Liberal Math says: Trump has been good. 

Obama was better.


  

POSTSCRIPT: Preliminary job numbers for January 2020, show that President Trump is barely holding his own in the bloody “War on Coal.” Since taking over the Oval Office and pushing policies to push burning of more coal, he’s not even close to victory. If we look at the numbers for November 2016, when he says his magic began, we see there were 50,400 coal miners at work in this country. 

As of January 2020 that number has “surged” to 47,000, a gain of… 

What? A loss of 3,400 mining jobs in three years? 

By comparison, climate change continues to threaten everyone riding around on the globe. One continent, Australia, has gone up in smoke. A second, Antarctica, not exactly known for balmy weather (it’s summer in the Southern Hemisphere now), hits an all-time high temperature today: 64.9°. 

That record, roughly 15° above normal for the Antarctic Peninsula, which juts out to the north, topped an “old” record high, set back in 2015. In the last 50 years, average temps there have risen by 5.4° and at current rates melting ice across the continent could add an additional 16 inches of water to the world’s oceans by the end of the century. 

Don’t expect to drown if you live in Ohio. But flooding problems along all the world’s coasts will worsen.

Trump Math also "tells" us that if global temperatures are rising, we shouldn't worry.

 

BLOGGER’S NOTE (5/10/2020): We learn in April that electricity generated from renewables in this country surpasses energy generated from coal every day that month. 

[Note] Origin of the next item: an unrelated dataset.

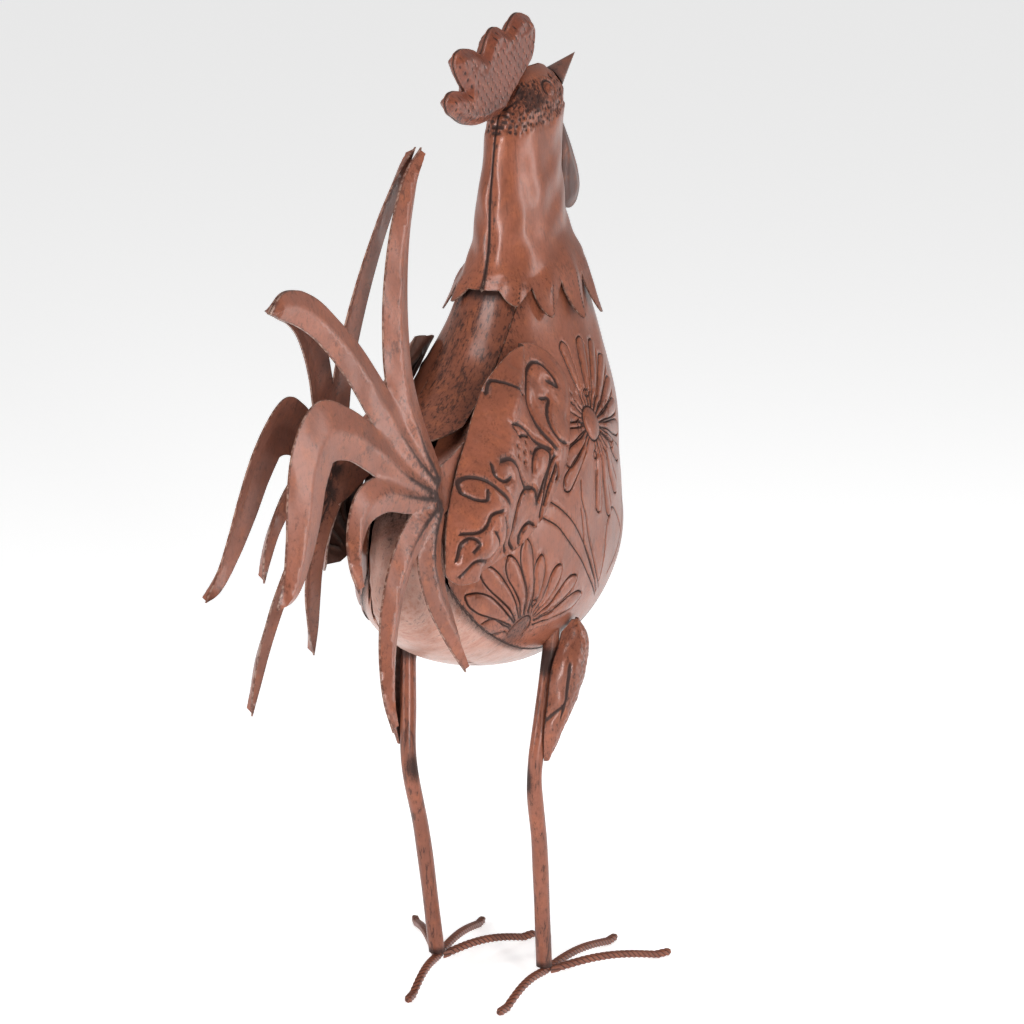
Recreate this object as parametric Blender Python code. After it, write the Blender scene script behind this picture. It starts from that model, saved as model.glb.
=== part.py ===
"""Rooster garden figure of pressed and welded sheet metal.

Metres, +Z up. The bird faces -Y, and its right side is -X. Every piece is first shaped on the
bird's left side or across the middle, and the right side is its mirror image. Heights are counted
from the belly's lowest point, which the legs hold at BELLY_HEIGHT over the ground, and the middle
plane is at X = 0. A parent empty then sets the whole figure over the origin.
"""

import math

import bmesh
import bpy
import numpy as np
from mathutils import Vector
from mathutils.geometry import delaunay_2d_cdt

# Metal and fits
SHEET = 0.0010
GAP = 0.0003
MEETING = 0.00001
FILLER_MARGIN = 0.5
TIGHT_MARGIN = 0.4
LEFT = 1
RIGHT = -1
SIDES = {"right": RIGHT, "left": LEFT}

# Stance
BELLY_HEIGHT = 0.192

# Body: height, centre Y, half length and half width of its level sections
BODY_SECTIONS = (
    (0.073, 0.030, 0.136, 0.062),
    (0.108, 0.031, 0.130, 0.061),
    (0.139, 0.018, 0.116, 0.057),
    (0.168, 0.002, 0.096, 0.0465),
    (0.198, -0.010, 0.074, 0.035),
    (0.226, -0.0175, 0.0565, 0.027),
)
BELLY_SHIFT = 0.020
BELLY_SHARPNESS = 1.25
BELLY_FULLNESS = 1.9
BELLY_RINGS = (0.3, 0.55, 0.75, 0.9)
BODY_TOP_Z = BODY_SECTIONS[-1][0]
BODY_REACH = 0.12
FLANK_LEVELS = 9
REAR_STEPS = 3
FLANK_SPACING = (0.026, 0.021)
SEAM_CORNERS = 13

# Seam between side sheet and belly: turn from the keel in degrees, height
SEAM = (
    (0.0, 0.058),
    (58.0, 0.037),
    (97.0, 0.018),
    (135.0, 0.035),
    (158.0, 0.082),
)
RUMP_EDGE_X = 0.0245
RUMP_TUCK_X = 0.0035
RUMP_CLEARANCE = 0.002
RUMP_NOTCH_RISE = 0.012
RUMP_LIP_X = 0.0212
RUMP_LIP_Z = 0.120
RUMP_TOP_Z = 0.155

# Back strip
STRIP_HALF_WIDTH = 0.018
STRIP_FLARE = 0.0235
STRIP_FLARE_START = 0.5
STRIP_POINT = 0.08
STRIP_COLUMNS = 7
STRIP_ROWS = 9

# Daisies pressed into the flank, in the side view
RELIEF = 0.0018
DAISY_Y = 0.016
DAISY_Z = 0.144
DAISY_DISC = 0.0095
DAISY_PETAL = 0.045
DAISY_PETAL_WIDTH = 0.0095
DAISY_PETALS = 13
LOW_DAISY_Y = 0.090
LOW_DAISY_Z = 0.048
LOW_DAISY_PETALS = 5
LOW_DAISY_SPAN = math.radians(130)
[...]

Much sympathy to the coal miners and their families and communities; but few coal mining jobs are ever coming back.

 

BLOGGER’S NOTE #2 (4/18/2022): A second check of the numbers shows that by the end of Trump’s term in office, when he had to be dragged out of the White House, still insisting he won a second term in a “Trump Math” landslide, he had been routed in the “War on Coal.” Only 37,700 coal miners were still employed.